In the north inner city, only incumbent councillor Janice Boylan has been successful in a ward which comprises about half of McDonald’s Dublin Central Dáil constituency and where it ran three candidates.

Split vote

In the adjoining Cabra-Glasnevin ward, also part of McDonald’s home turf, Séamus McGrattan, a Sinn Féin councillor for the past 15 years, is trailing in eighth place as of the 13th count tonight, in a seven-seater ward where his party ran four candidates.

Transfers from his three running mates are likely to see McGrattan scrape the last seat here ahead of Labour councillor Declan Meenagh. 

An overambitious roster of candidates may have squandered a chance to bring in two candidates here, with the party’s non-McGrattan vote fairly evenly split between two of his running mates, Drumcondra-based Calum Atkinson and Cabra-based Amy Farrell, who runs Mary Lou McDonald’s constituency office, with about 930 votes apiece.

The party parachuted Natalie Treacy, a councillor for Castleknock on neighbouring Fingal County Council, into the Cabra-Glasnevin ward too, but she polled poorly and was eliminated early in the count.

McDonald topped the poll in Dublin Central in 2020 with almost two full quotas – raising quite a few questions as to why she hadn’t brought a running mate home with her, amid a nationwide failure by the party to turn its strong vote into the a corresponding number of Dáil seats. Trying to not make the same mistake this time has obviously backfired, especially amid a decline in the party’s popularity over recent months borne out by several opinion polls.

PastedImage-10611 The 13th count results from Dublin City Council's Cabra-Glasnevin electoral area. Dublin City Council Dublin City Council

Fine Gael gains

Fine Gael has taken the biggest share of first preference votes in both Dublin Central wards, after only scraping the sixth seat in the north inner city in 2019: it’s a strong result for the party 

The government party looks set to bring in two candidates in the adjoining Cabra-Glasnevin electoral area.

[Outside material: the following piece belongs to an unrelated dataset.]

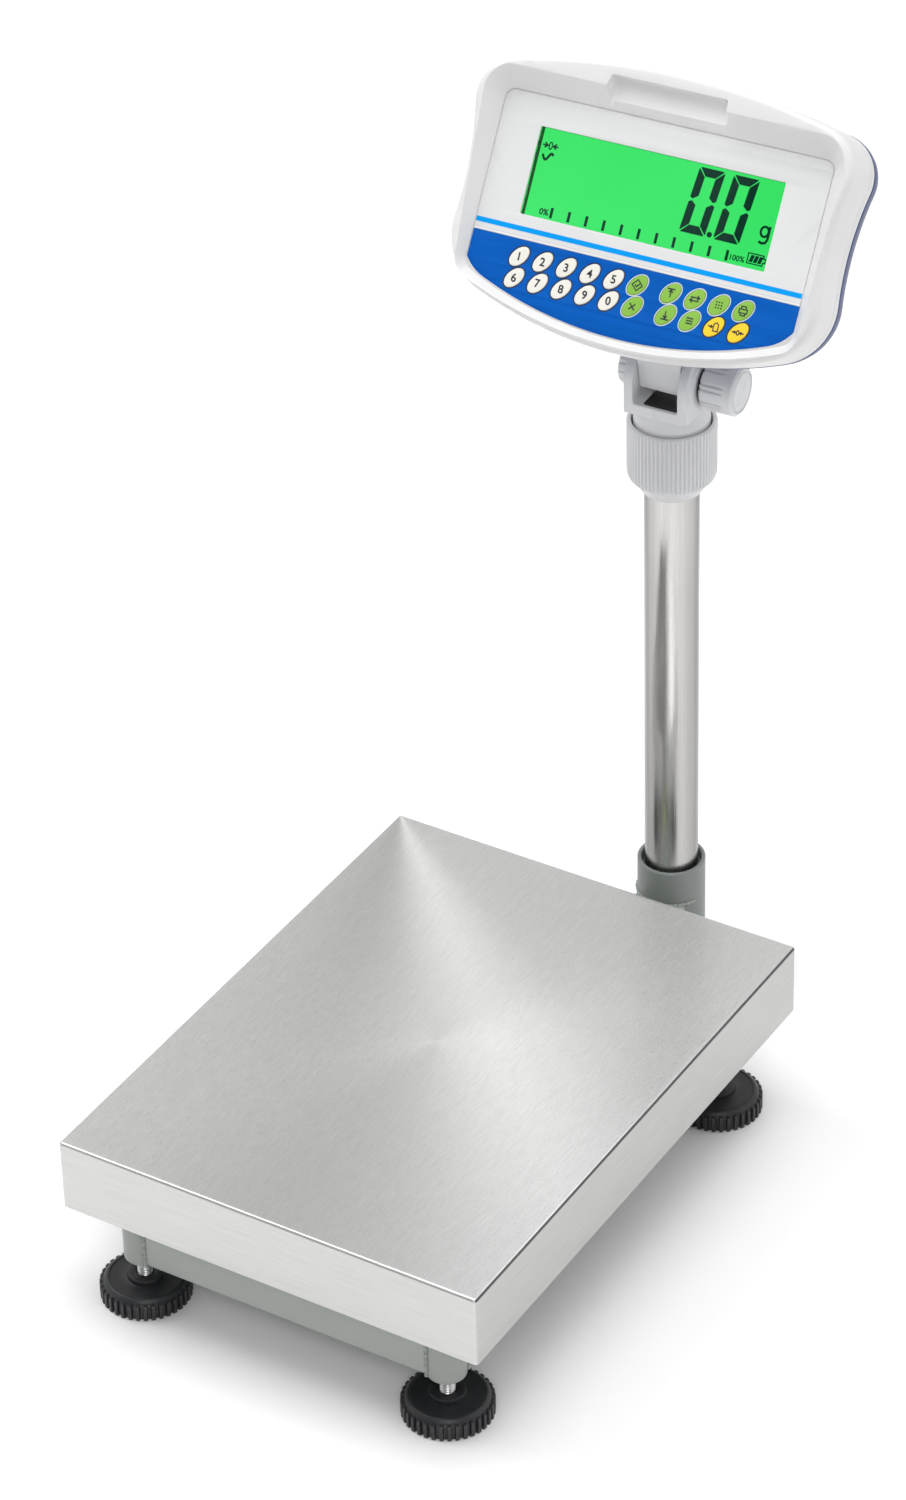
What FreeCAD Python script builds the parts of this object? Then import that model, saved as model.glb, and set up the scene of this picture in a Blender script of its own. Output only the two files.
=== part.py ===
"""Bench scale with a stainless pan on a load cell, and an indicator head on a post behind it.

Millimetres. +Z is up, +X is to the right of the person who reads the display, and -Y is that person's side.
The origin is on the floor, under the middle of the whole scale.
"""

import FreeCAD, Part
import math
import os

# ---------------------------------------------------------------- driving dimensions
PAN_WIDTH, PAN_LENGTH, PAN_HEIGHT = 300.0, 400.0, 50.8
PAN_SHEET = 1.2
PAN_TOP = 124.0
PAN_Y = -78.0                 # middle of the pan
PAN_LIFT_GAP = 0.05

BASE_Y = PAN_Y - 2.0          # middle of the four feet
FOOT_X, FOOT_Y = 111.0, 170.5
FRAME_BOTTOM, FRAME_TOP = 31.0, 61.0
CORNER_RADIUS = 12.5
RAIL_WIDTH, RAIL_WALL = 20.0, 2.0
BEAM_WIDTH, BEAM_WALL = 60.0, 2.5

FOOT_RADIUS, FOOT_ROOT_RADIUS = 29.2, 27.6
FOOT_TEETH = 36
FOOT_KNURL_HEIGHT, FOOT_CHAMFER_TOP, FOOT_HUB_TOP = 11.5, 14.5, 17.5
FOOT_FACE_RADIUS, FOOT_HUB_RADIUS = 24.5, 11.5
STUD_RADIUS, RUNNING_GAP = 5.0, 0.05
STUD_BOTTOM, STUD_TOP = 5.0, 55.0

CELL_LENGTH, CELL_WIDTH, CELL_HEIGHT = 150.0, 40.0, 35.0
SPACER_LENGTH, SPACER_HEIGHT = 40.0, 5.0
CELL_BOLT_RADIUS, CELL_BOLT_PITCH = 4.0, 22.0
TOP_PLATE_WIDTH, TOP_PLATE_LENGTH, TOP_PLATE_THICKNESS = 260.0, 360.0, 5.0
BUFFER_RADIUS, BUFFER_X, BUFFER_Y = 9.0, 105.0, 145.0
STOP_RADIUS, STOP_Y, STOP_GAP = 4.0, 130.0, 1.5

POST_Y = PAN_Y + 304.0
POST_RADIUS, POST_WALL = 18.0, 1.5
POST_BOTTOM, POST_TOP = 28.0, 384.0
SOCKET_RADIUS, SOCKET_MOUTH_RADIUS = 23.0, 20.2
SOCKET_BOTTOM, SOCKET_TOP, SOCKET_MOUTH_DEPTH = 24.0, 78.0, 8.0
ARM_WIDTH, ARM_WALL = 50.0, 2.5
ARM_END_WIDTH, ARM_END_TOP = 36.0, 52.0
ARM_TAPER_START, ARM_TAPER_END = 36.0, 64.0   # from the arm's welded end
CABLE_RADIUS, CABLE_Z, CABLE_BEND = 3.0, 46.0, 12.0

COLLAR_RADIUS, COLLAR_BORE = 29.2, 26.2
COLLAR_BOTTOM, COLLAR_TOP = 370.0, 422.0
PIVOT_PIN_RADIUS = 9.0
NECK_RADIUS, NECK_BOTTOM = 25.0, 390.3
FORK_WIDTH, FORK_DEPTH = 44.0, 50.0
FORK_BOTTOM, FORK_FLOOR = 434.0, 441.5
EAR_THICKNESS = 6.3
TILT_Z = 454.0                # height of the tilt axis, which crosses the post's axis
TILT_BOLT_RADIUS = 4.0
KNOB_RADIUS, KNOB_START, KNOB_END = 16.5, 26.0, 49.4

HEAD_TURN = 2.7               # degrees the head is turned on the post
FACE_TILT = 32.9              # degrees the face looks up
FACE_FORWARD, FACE_Z = 28.7, 594.5   # middle of the display, from the post's axis and from the floor
FRONT_SHELL_DEPTH, REAR_SHELL_DEPTH = 28.0, 28.0
SHELL_WALL = 2.5
REAR_TAPER = 14.0
RIM_HEIGHT, RIM_SLOPE = 8.2, 0.083   # the rim stands out of the face, more towards the top

PANEL_HALF_WIDTH, PANEL_TOP, PANEL_BOTTOM = 112.8, 47.0, -41.4
PANEL_THICKNESS = 0.8
KEYPAD_TOP, KEYPAD_LOW = -43.2, -89.6
WINDOW_WIDTH, WINDOW_HEIGHT = 168.0, 55.6
LCD_DEPTH = 3.3               # the lit display lies this far behind the face plate
KEY_LONG, KEY_SHORT, KEY_SLANT = 8.1, 4.9, 48.0
KEY_ROWS = {"upper": -53.8, "lower": -67.4}
KEY_FIRST_X, KEY_PITCH, KEY_SECOND_BLOCK_X = -77.2, 16.45, 28.0
KEY_NAMES = {
    "upper": ["key_1", "key_2", "key_3", "key_4", "key_5", "key_check",
              "key_high_limit", "key_unit", "key_count", "key_print"],
    "lower": ["key_6", "key_7", "key_8", "key_9", "key_0", "key_clear",
              "key_low_limit", "key_function", "key_tare", "key_zero"],
}
KEYS_IN_FIRST_BLOCK = 6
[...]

Minister for Expenditure Paschal Donohoe, also a TD for the constituency, was only delighted, as he told our reporter

Left-wing Independent councillor Cieran Perry, a veteran of the bin and water charges protest movements, was the first candidate returned in Cabra-Glasnevin this afternoon, followed by Green Party first-time candidate Feljin Jose, a campaigner on public transport and active travel with the Dublin Commuter Coalition who received the highest first preference vote of any of the individual candidates here.

The more cautious approach taken by Fine Gael and the Green Party – running fewer candidates to ensure their vote is not split in these large and diverse wards – has paid off and contrasts strongly with Sinn Féin’s struggles.

Interpreting her party’s poor showing when she spoke to the media this afternoon, McDonald noted that anti-government votes had been picked up by Independents and others.

In her own consituency, along with poll-topping Perry, Independent seats have been picked up by veteran councillor Christy Burke (a former Sinn Féin member) and fourth-time councillor Nial Ring.

When The Journal walked around the north inner city recently with Burke and other candidates, it was clear that immigration was an issue on the doorsteps for some voters: not all, but enough to secure election for anti-immigration Independent candidate Malachy Steenson earlier today.

Steenson had the fifth highest vote share in the seven-seat north inner city when he was elected on the 12th count, albeit just short of a full quota. His election to Dublin City Council, along with that of Gavin Pepper in Ballymun-Finglas, marks a breakthrough for Ireland’s far right, which has long failed to make electoral gains. 

IMG_9840 Malachy Steenson (in suit and tie) and supporters celebrate in the RDS.

When Mary Lou McDonald arrived at the RDS earlier today, she was warmly, even affectionately, welcomed by the party’s members and supporters.

As she did a circle of the count centre, she was met every few metres by a candidate or canvasser with a few words for her – usually tinged with some disappointment, but the feeling was more one of party members seeking solidarity with their leader rather than one of putting the blame on her.

The message McDonald brought was that Sinn Féin would “learn and listen” before the next election.